Later on, I discovered how important it is to test source water at the tap. To this day, I’m amazed how some people try to manage water chemistry without first understanding how the water we use to fill vessels creates a baseline that influences the chemistry going forward. I learned, for example, that water in one area can be completely different from another area just a few miles away. Through my basic testing regimens, I learned that water in one place might change over time, meaning it’s important to never make assumptions that things will always stay the same. And I learned how the balance of tap water, as well as how it’s sanitized, can directly impact what you need to do once it’s added to the pool.

If that was all there is to it, water testing would be arguably one of, if not the most important, aspects of water quality management, but these days, what we can do with test goes so much further. With today’s automatic testing technology, we can set up systems that will give us a heads up of problems coming our way, and we can use the information from that technology to develop treatment systems that are resilient to high bather use.

Using Ozone and UV

In my own work, I’ve spent years perfecting systems that utilize ozone and UV systems along with very low levels of chlorine residuals. The testing/monitoring systems that accompany that technology are at the heart of everything I’ve done along these lines.

Quite a lot has been made these days of the advanced oxidation system (AOS). It’s fairly complex chemistry, but in a nutshell, AOP refers to a process where ozone and UV light are combined to create hydroxyl radicals, which are highly oxidative oxygen species that exist in solution for only a tiny fraction of a second. Even though hydroxyl radicals exist for less than a blink of an eye, they are among the most effective oxidizers known to science. Also, because they are so short-lived, it is impossible to directly test for their existence. There is no AOP test kit and probably never will be.

Over the years I’ve learned that you can, however, essentially confirm the existence of hydroxyl radicals by testing the oxidation reduction potential (ORP) before and after the UV system. When ozone is generated, it dramatically increases ORP. When it flows through the UV system, ozone is destroyed and transformed into hydroxyl radicals, which do not register as ORP because of their almost instantaneous reaction time. Therefore, when we see the ORP drop after ozonated water flows through a UV system, we can reliably deduce that the combination of ozone and UV is, in fact, creating hydroxyl radicals.

Employing UVT and UVA

Making effective use of UV systems also means embracing a couple types of testing that are, for the most part, unfamiliar to many people in the pool and spa industry. They are two interrelated values known as ultraviolet transmittance (UVT) and ultraviolet absorbance (UVA).

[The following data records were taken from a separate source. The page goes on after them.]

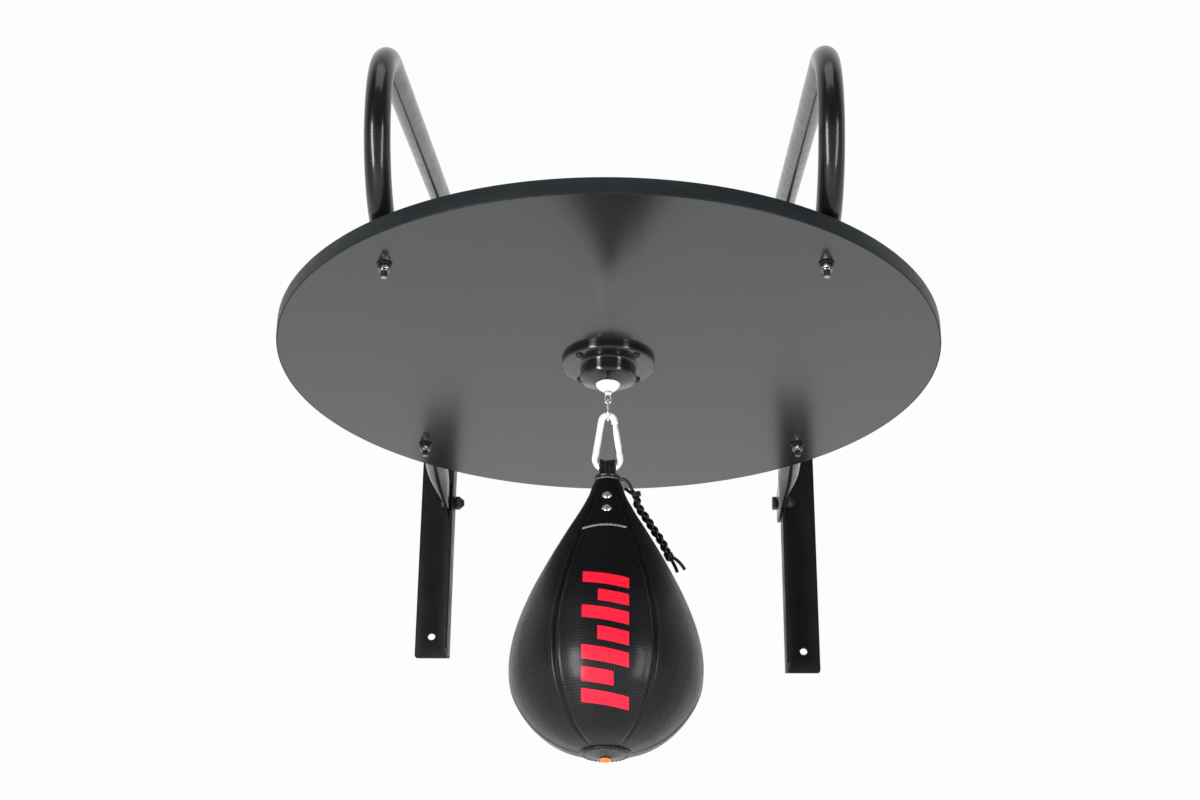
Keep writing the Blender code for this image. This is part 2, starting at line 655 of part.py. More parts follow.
def snap_hook():
    """The bent-wire hook body, its gate, pin and spring."""
    lean, top, bottom = hook_tangent()
    step = (bottom - top).normalized()
    turn = math.degrees(lean)
    high, low = -HOOK_TOP - HOOK_TOP_RADIUS, -HOOK_UP
    upper_end = top + step * (PIVOT_DOWN - 0.0045)
    lower_end = bottom - step * (NOSE_UP - 0.0008)
    line = [tuple(upper_end), *arc((0, high), HOOK_TOP_RADIUS, turn, 180 - turn, 9),
            *arc((0, low), HOOK_LOW_RADIUS, 180 - turn, 360 + turn, 14), tuple(lower_end)]
    body = wire("hook_body", [(x, CENTRE_Y, z) for x, z in line], HOOK_WIRE / 2, ZINC, sides=3)
    place = gate_place()
    half, foot = TONGUE_THICK / 2, gate_length()
    bm = bmesh.new()
    box_bm(bm, (-0.0017, -half, -0.0020), (0.0017, half, 0.0062))
    box_bm(bm, (-0.0019, -half, -foot - 0.0030), (0.0019, half, -foot + 0.0034))
    bm.transform(place)
    tongues = add("hook_tongues", mesh_from(bm, "hook_tongues"), ZINC, CUTTERS)
    boolean(body, tongues, "UNION")
    hole = GATE_PIN / 2 + 0.0002
    drill = rods("hook_pin_hole", [(hole, (0, -0.01, 0), (0, 0.01, 0))], segments=12)
    drill.data.transform(place)
    boolean(body, drill)
    body = take_into("hook_body", body, ZINC)
    origin_to(body, (0, CENTRE_Y, -LINK_DROP))

    gate = rods("hook_gate", [(GATE_DIA / 2, (0, 0, -foot), (0, 0, 0.0022))], ZINC, PARTS, 20)
    slot = GATE_SLOT / 2
    bm = bmesh.new()
    box_bm(bm, (-0.01, -slot, -0.0042), (0.01, slot, 0.01))
    box_bm(bm, (-0.01, -slot, -foot - 0.01), (0.01, slot, -foot + 0.0048))
    slots = add("gate_slots", mesh_from(bm, "gate_slots"), None, CUTTERS)
    boolean(gate, slots)
    boolean(gate, rods("gate_pin_hole", [(hole, (0, -0.01, 0), (0, 0.01, 0))], segments=12))
    boolean(gate, rods("gate_bore", [(0.0016, (0, 0, -BORE_DEPTH), (0, 0, 0.0))], segments=12))
    gate = take_into("hook_gate", gate, ZINC)
    gate.matrix_world = place
    half_pin = GATE_DIA / 2 - 0.0002
    pin = rods("hook_gate_pin", [(GATE_PIN / 2, (0, -half_pin, 0), (0, half_pin, 0))], ZINC, PARTS, 12)
    pin.matrix_world = place
    turns, per_turn = 5, 7
    bottom_z, top_z = -BORE_DEPTH + 0.0009, -0.0052
    coil = []
    for k in range(turns * per_turn + 1):
        share = k / (turns * per_turn)
        around = 2 * math.pi * k / per_turn
        coil.append((0.0010 * math.cos(around), 0.0010 * math.sin(around),
                     bottom_z + (top_z - bottom_z) * share))
    spring = wire("hook_gate_spring", coil, 0.00025, NICKEL, sides=1)
    spring.matrix_world = place


# ---------------------------------------------------------------- bag

# Stations down the bag: share of its length, share of its widest radius.
BAG_SHAPE = [(0.020, 0.163), (0.060, 0.205), (0.120, 0.300), (0.200, 0.440), (0.310, 0.620),
             (0.450, 0.822), (0.585, 0.960), (0.700, 1.000), (0.800, 0.945), (0.900, 0.740),
             (0.968, 0.445), (1.000, 0.053)]


def bag_line():
    """(radius, z) points down the outside of the bag."""
    spots = [(NECK_RADIUS, -BAG_DROP)]
    spots += [(share_r * BAG_DIA / 2, -BAG_DROP - share_z * BAG_LENGTH)
              for share_z, share_r in BAG_SHAPE]
    return [tuple(p) for p in smooth([(r, z, 0) for r, z in spots], 1)]


def bag_radius(z, inset=0.0):
    """Radius of the bag at a height, less an inset measured square to its surface."""
    line = bag_line()
    for (r1, z1, _), (r2, z2, _) in zip(line, line[1:]):
        if z2 <= z <= z1:
            share = (z - z1) / (z2 - z1)
            slope = math.hypot(1.0, (r2 - r1) / (z2 - z1))
            return r1 + (r2 - r1) * share - inset * slope
    return line[-1][0]


def inset_line(line, inset):
    """A profile moved square to itself, towards the axis."""
    spots = [Vector(p[:2]) for p in line]
    moved = []
    for k, spot in enumerate(spots):
        before, after = spots[max(k - 1, 0)], spots[min(k + 1, len(spots) - 1)]
        along = (after - before).normalized()
        moved.append((spot.x + along.y * inset, spot.y - along.x * inset))
    return moved


def bag_shell():
    """The leather shell, open at its neck and at its valve hole."""
    outer = [p[:2] for p in bag_line()]
    inner = inset_line(bag_line(), BAG_WALL)
    inner[0] = (inner[0][0], outer[0][1])
    inner[-1] = (outer[-1][0], outer[-1][1] + BAG_WALL)
    shell = turned("bag_shell", outer + inner[::-1], BLACK_LEATHER, BAG_SIDES, at=(0, CENTRE_Y, 0))
    origin_to(shell, (0, CENTRE_Y, -HOOK_DROP))
    drills = [rivet_axis(side, z, 0.012, 0.010) for side in (-1, 1) for z in rivet_heights()]
    holes = rods("shell_drills", [(0.0019, low, high) for low, high in drills], segments=10)
    boolean(shell, holes)
    return shell


def rivet_heights():
    return -BAG_DROP - 0.0205, -BAG_DROP - 0.0365


def rivet_axis(side, z, outward, inward):
    """Two points on a rivet's axis, square to the neck's surface at the front or the back."""
    step = 0.002
    slope = (bag_radius(z - step) - bag_radius(z + step)) / (2 * step)
    normal = Vector((0, side, slope)).normalized()
    spot = Vector((0, CENTRE_Y + side * bag_radius(z), z))
    return spot - normal * inward, spot + normal * outward


def rivets():
    """Two dome-headed rivets on each side of the neck, through the shell and the strap."""
    dome = RIVET_DIA / 2
    reach = BAG_WALL + STRAP_THICK + 0.0034
    profile = [(0, 0.0024), (dome * 0.55, 0.0021), (dome * 0.88, 0.0013), (dome, 0.0),
               (0.0015, 0.0), (0.0015, -reach), (0, -reach)]
    mesh = take_mesh(turned("rivet", profile, NICKEL, 12, closed=False))
    for label, side in (("front", -1), ("rear", 1)):
        for level, z in zip(("upper", "lower"), rivet_heights()):
            low, high = rivet_axis(side, z, 0.0005, 0.0)
            normal = (high - low).normalized()
            piece = add(f"rivet_{label}_{level}", mesh, NICKEL)
            turn = normal.to_track_quat("Z", "Y").to_matrix().to_4x4()
            piece.matrix_world = Matrix.Translation(high) @ turn


def hanger_strap():
    """The leather strap: over the snap hook's lowest wire and down inside the neck both sides."""
    half_gap = HOOK_WIRE / 2 + 0.0013
    middle = half_gap + STRAP_THICK / 2
    crown_z = -HOOK_DROP + 0.0023
    crown = arc((0, crown_z), middle, 0, 180, 12)
    rim = -BAG_DROP + 0.0005
    down = [(middle, -HOOK_DROP - 0.004)]
    for drop in (0.0, 0.004, 0.008, 0.012, 0.016, 0.020, 0.024, 0.028, 0.033, 0.038,
                 0.042):
        z = rim - drop
        inner = bag_radius(min(z, -BAG_DROP - 0.0005), BAG_WALL)
        chord = math.sqrt(max(inner ** 2 - (STRAP_WIDTH / 2 + 0.0002) ** 2, 0.0))
        lean = math.hypot(1.0, 0.55 if drop > 0.006 else 0.3)
        down.append((max(middle, chord - (STRAP_THICK / 2 + 0.0006) * lean), z))
    left = [(-y, z) for y, z in down]
    line = down[::-1] + crown[1:-1] + left
    bm = bmesh.new()
    rows = []
    spots = [Vector(p) for p in line]
    for k, spot in enumerate(spots):
        before, after = spots[max(k - 1, 0)], spots[min(k + 1, len(spots) - 1)]
        along = (after - before).normalized()
        out = Vector((along.y, -along.x))
        row = []
        for side, depth in ((-1, 1), (1, 1), (1, -1), (-1, -1)):
            y, z = spot + out * depth * STRAP_THICK / 2
            row.append(bm.verts.new((side * STRAP_WIDTH / 2, CENTRE_Y + y, z)))
        rows.append(row)
    for one, two in zip(rows, rows[1:]):
        for k in range(4):
            bm.faces.new((one[k], one[(k + 1) % 4], two[(k + 1) % 4], two[k]))
    bm.faces.new(rows[0])
    bm.faces.new(rows[-1][::-1])
    strap = add("hanger_strap", mesh_from(bm, "hanger_strap"), BLACK_LEATHER)
    drills = [rivet_axis(side, z, 0.002, 0.014) for side in (-1, 1) for z in rivet_heights()]
    boolean(strap, rods("strap_drills", [(0.0019, low, high) for low, high in drills],
                        segments=10))
    return strap


def collar_and_cap():
    """The rolled collar on the neck, the patch under the bag and the valve in it."""
    rim = -BAG_DROP + GAP
    inner = NECK_RADIUS - BAG_WALL + 0.0001
    outer = NECK_RADIUS + 0.0002
    ease = 0.0012
    profile = [(outer - ease, rim + COLLAR_HEIGHT), (outer, rim + COLLAR_HEIGHT - ease),
               (outer, rim + ease), (outer - ease, rim), (inner, rim), (inner, rim + COLLAR_HEIGHT)]
    turned("neck_collar", profile, BLACK_LEATHER, BAG_SIDES, at=(0, CENTRE_Y, 0))
    line = [p[:2] for p in bag_line()]
    hole = VALVE_RADIUS - 0.0012
    radii = [CAP_RADIUS - (CAP_RADIUS - hole) * k / 3 for k in range(4)]
    above = [(r, bag_floor(line, r) - GAP) for r in radii]
    below = [(r, z - CAP_THICK) for r, z in above]
    turned("bottom_patch", below + above[::-1], BLACK_LEATHER, BAG_SIDES, at=(0, CENTRE_Y, 0))
    low = below[-1][1]
    floor = line[-1][1]
    stem = hole - GAP
    profile = [(0, floor + 0.012), (0.0012, floor + 0.012), (0.0012, floor + 0.0026),
               (stem, floor + 0.0018), (stem, low - GAP), (VALVE_RADIUS, low - GAP),
               (VALVE_RADIUS, low - GAP - 0.0010), (VALVE_RADIUS - 0.0010, low - GAP - 0.0018),
               (0, low - GAP - 0.0022)]
    turned("valve", profile, ORANGE, 12, closed=False, at=(0, CENTRE_Y, 0))


def bag_floor(line, radius):
    """Height of the bag's underside at a radius."""
    for (r1, z1), (r2, z2) in zip(line[::-1], line[::-1][1:]):
        if r1 <= radius <= r2:
            return z1 + (z2 - z1) * (radius - r1) / (r2 - r1)
    return line[-1][1]


def bladder():
    """The thin rubber bladder inside the shell, open round the valve's stem."""
    start = -BAG_DROP - 0.056
    line = [p for p in bag_line() if p[1] < start]
    skin = inset_line(line, BAG_WALL + 0.0006)
    lining = inset_line(line, BAG_WALL + 0.0006 + BLADDER_WALL)
    crown = skin[0][0]
    top = skin[0][1] + crown * 0.30
    over = [(0, top), (crown * 0.45, top - 0.0008), (crown * 0.82, top - 0.0042)]
    under = [(r, z - BLADDER_WALL) for r, z in over]
    bore = 0.0022
    floor = skin[-1][1]
    skin = [p for p in skin if p[0] > 0.006] + [(bore, floor)]
    lining = [p for p in lining if p[0] > 0.006] + [(bore, floor + BLADDER_WALL)]
    profile = over + skin + lining[::-1] + under[::-1]
    turned("bladder", profile, RUBBER, BAG_SIDES, closed=False, at=(0, CENTRE_Y, 0))


# ---------------------------------------------------------------- lace

# The lace's route, as x, y and z from the point of the bag's axis at the board's underside.
LACE_LEAD = [(0.0125, -0.0010, -0.1184), (0.0148, -0.0014, -0.1190), (0.0172, -0.0014, -0.1204),
             (0.0192, -0.0012, -0.1226), (0.0208, -0.0008, -0.1254), (0.0222, -0.0004, -0.1288)]
HEAD_KNOT = (0.0262, 0.0, -0.1329)
PLAIT_LINE = [(0.0264, 0.0, -0.1383), (0.0274, 0.0, -0.1437), (0.0310, 0.0, -0.1502),
              (0.0362, 0.0, -0.1580), (0.0422, 0.0, -0.1681), (0.0482, 0.0, -0.1777),
              (0.0526, 0.0, -0.1866)]
END_KNOT = (0.0552, 0.0, -0.1922)
LACE_TAIL_UPPER = [(0.0592, -0.0020, -0.1946), (0.0622, -0.0024, -0.1970), (0.0650, -0.0027, -0.2000),
                   (0.0672, -0.0028, -0.2030), (0.0690, -0.0028, -0.2058)]
LACE_TAIL_LOWER = [(0.0580, 0.0021, -0.1962), (0.0596, 0.0027, -0.1992), (0.0612, 0.0030, -0.2026),
                   (0.0624, 0.0032, -0.2062)]


def placed(route):
    return [(x, CENTRE_Y + y, z) for x, y, z in route]


def lace():
    """The lace: a lead from the collar, a knot, the plaited stretch, a knot and two tails."""
    for name, route in (("lace_lead", LACE_LEAD), ("lace_tail_upper", LACE_TAIL_UPPER),
                        ("lace_tail_lower", LACE_TAIL_LOWER)):
        wire(name, smooth(placed(route), 2), LACE_DIA / 2, BLACK_LEATHER, sides=2)
    wire("lace_plait", placed(PLAIT_LINE), LACE_DIA * 1.35, BLACK_LEATHER, sides=2)
    for name, spot in (("lace_head_knot", HEAD_KNOT), ("lace_end_knot", END_KNOT)):
        bm = bmesh.new()
        bmesh.ops.create_uvsphere(bm, u_segments=12, v_segments=7, radius=LACE_DIA * 1.5,
                                  matrix=Matrix.Translation(placed([spot])[0]))
        add(name, mesh_from(bm, name), BLACK_LEATHER)


for label, side in (("left", -1), ("right", 1)):
    bracket(f"wall_bracket_{label}", side)
    arm(f"arm_tube_{label}", side)
board()
board_fasteners()
bracket_fasteners()
swivel()
ball_and_eye()
link_ring()
snap_hook()
bag_shell()
bladder()
hanger_strap()
rivets()
collar_and_cap()
lace()
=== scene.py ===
"""Looks of a speed bag platform: a round board on bent arms, its swivel, hook, bag and lace."""

import math
from collections import namedtuple

import bmesh
import bpy
from bpy.props import FloatProperty, FloatVectorProperty, PointerProperty
from mathutils import Matrix, Vector


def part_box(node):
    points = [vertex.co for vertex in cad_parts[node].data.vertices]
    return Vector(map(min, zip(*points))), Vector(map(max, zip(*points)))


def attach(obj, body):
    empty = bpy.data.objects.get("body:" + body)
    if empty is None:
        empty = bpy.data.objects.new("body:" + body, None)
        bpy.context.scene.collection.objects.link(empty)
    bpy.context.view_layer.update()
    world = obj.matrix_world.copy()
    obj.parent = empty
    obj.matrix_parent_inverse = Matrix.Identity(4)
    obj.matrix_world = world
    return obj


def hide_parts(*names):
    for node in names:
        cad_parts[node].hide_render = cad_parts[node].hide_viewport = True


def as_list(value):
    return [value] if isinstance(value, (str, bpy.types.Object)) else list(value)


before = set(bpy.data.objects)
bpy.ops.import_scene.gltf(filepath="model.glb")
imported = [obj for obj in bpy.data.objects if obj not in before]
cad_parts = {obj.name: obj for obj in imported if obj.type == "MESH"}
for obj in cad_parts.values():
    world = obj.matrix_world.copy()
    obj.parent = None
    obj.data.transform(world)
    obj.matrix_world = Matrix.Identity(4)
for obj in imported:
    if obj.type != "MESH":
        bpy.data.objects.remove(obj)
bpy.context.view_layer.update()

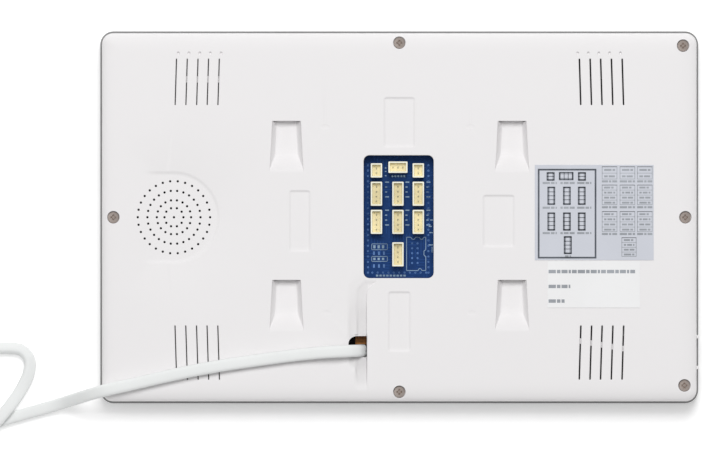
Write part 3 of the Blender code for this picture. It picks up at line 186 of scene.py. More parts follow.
class Patchwork:
    """Surface patches that are gathered and then merged into one closed mesh."""

    def __init__(self) -> None:
        """Start with no patches."""
        self.points: list[np.ndarray] = []
        self.faces: list[np.ndarray] = []
        self.total = 0

    def add(self, points: np.ndarray, faces: np.ndarray) -> None:
        """Add points and the faces between them.

        Args:
            points: (n, 3) places.
            faces: (m, 3) or (m, 4) indices into the points.
        """
        self.points.append(points.reshape(-1, 3))
        self.faces.append(faces + self.total)
        self.total += len(points.reshape(-1, 3))

    def grid(self, rows: np.ndarray, closed: bool = False, ends: bool = False) -> None:
        """Add a grid: row i and column j give the place of its point (i, j).

        Args:
            rows: (m, n, 3) places.
            closed: whether the last column joins the first.
            ends: whether the first and last rows are closed by fans from their middles.
        """
        count, width = rows.shape[:2]
        index = np.arange(count * width).reshape(count, width)
        right = np.roll(index, -1, axis=1)
        if not closed:
            index, right = index[:, :-1], right[:, :-1]
        quads = np.stack([index[:-1], right[:-1], right[1:], index[1:]], axis=-1)
        self.add(rows, quads.reshape(-1, 4))
        if ends:
            for row in (rows[0], rows[-1]):
                self.fan(row)

    def fan(self, loop: np.ndarray) -> None:
        """Close a loop by triangles from its middle."""
        points = np.vstack([loop, loop.mean(axis=0)])
        index = np.arange(len(loop))
        middle = np.full(len(loop), len(loop))
        self.add(points, np.stack([index, np.roll(index, -1), middle], axis=1))

    def plate(
        self,
        outline: np.ndarray,
        holes: Sequence[np.ndarray],
        height: Height,
        inner: Optional[np.ndarray] = None,
    ) -> None:
        """Fill between an outline and its holes; the height is a function of x and y.

        The plan is a Delaunay triangulation that keeps every loop's edges, without the
        triangles whose middles are outside the outline or in a hole.

        Args:
            outline: (n, 2 or 3) outer loop.
            holes: inner loops.
            height: gives z for arrays of x and y.
            inner: (m, 2) further points on the surface.
        """
        loops = [np.asarray(loop)[:, :2] for loop in (outline, *holes)]
        spread = [] if inner is None else [inner]
        flat = np.vstack([*loops, *spread])
        edges, start = [], 0
        for loop in loops:
            index = np.arange(len(loop))
            edges.append(np.stack([index, np.roll(index, -1)], axis=1) + start)
            start += len(loop)
        scale = 1000.0
        found = geometry.delaunay_2d_cdt(
            [Vector(p) for p in flat * scale], np.vstack(edges).tolist(), [], 0, 0.0002, False
        )
        places = np.array([tuple(v) for v in found[0]]) / scale
        faces = np.array([f for f in found[2] if len(f) == 3])
        middle = places[faces].mean(axis=1)
        keep = inside(middle, loops[0])
        for loop in loops[1:]:
            keep &= ~inside(middle, loop)
        z = height(places[:, 0], places[:, 1])
        self.add(np.column_stack([places, z]), faces[keep])

    def piece(
        self, name: str, material: bpy.types.Material, sharp: float = 40.0, merge: float = MERGE
    ) -> bpy.types.Object:
        """Merge the patches into one smooth-shaded object at the origin.

        Args:
            name: the piece's name.
            material: its material.
            sharp: the angle in degrees past which an edge stays sharp.
            merge: how near two points have to be to become one.

        Returns:
            The new object, with its normals pointing outwards.
        """
        mesh = bpy.data.meshes.new(name)
        polygons = [tuple(face) for block in self.faces for face in block.tolist()]
        mesh.from_pydata(np.vstack(self.points).tolist(), [], polygons)
        bm = bmesh.new()
        bm.from_mesh(mesh)
        bmesh.ops.remove_doubles(bm, verts=bm.verts, dist=merge)
        bmesh.ops.dissolve_degenerate(bm, edges=bm.edges, dist=merge / 4)
        bmesh.ops.recalc_face_normals(bm, faces=bm.faces)
        bm.to_mesh(mesh)
        bm.free()
        mesh.shade_smooth()
        mesh.set_sharp_from_angle(angle=math.radians(sharp))
        return link(name, mesh, material)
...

UVT is the measure of how much light passes through a water sample relative to how much light would pass through “pure” water sample, expressed in a percentage. Pure water will have a UVT value of 100 percent, while totally opaque water has a value of 0 percent. The higher the value, the more light is passing through the water, meaning there are lesser concentrations of organics and other compounds that absorb light, or disrupt the transmittance.

UVA essentially measures the same thing—but rather than working via transmittance it measures the relative amount of light absorbed. Both measurements are used to calculate and control the output of a UV system, which in the case of a water treatment system is on the 254nm wavelength.

Putting it All Together

When you combine, UVT, UVA and ORP testing, you can set up a system that makes the most out of UV and ozone treatment methods. That all might sound like a far cry from standard reagent testing for pH, total alkalinity, calcium hardness and sanitizer demand, but the idea is basically the same. You use testing technology and results to manage the treatment so the system never falls behind the demand on sanitizers and oxidizers relative to bather load and other sources of contaminants.

And, in these systems, I’ll use a familiar ppm testing for chlorine for bather-to-bather contacts, as well as pH to maintain balanced conditions.

The precise design of these systems and where the different tests are taken in the plumbing depends largely on the situation, and I’ll stop short of going into those explanations, which could take up a discussion several times this length.

Suffice to say that how we use water testing has come a long way, but at its core, there is nothing more essential to the successful treatment of water.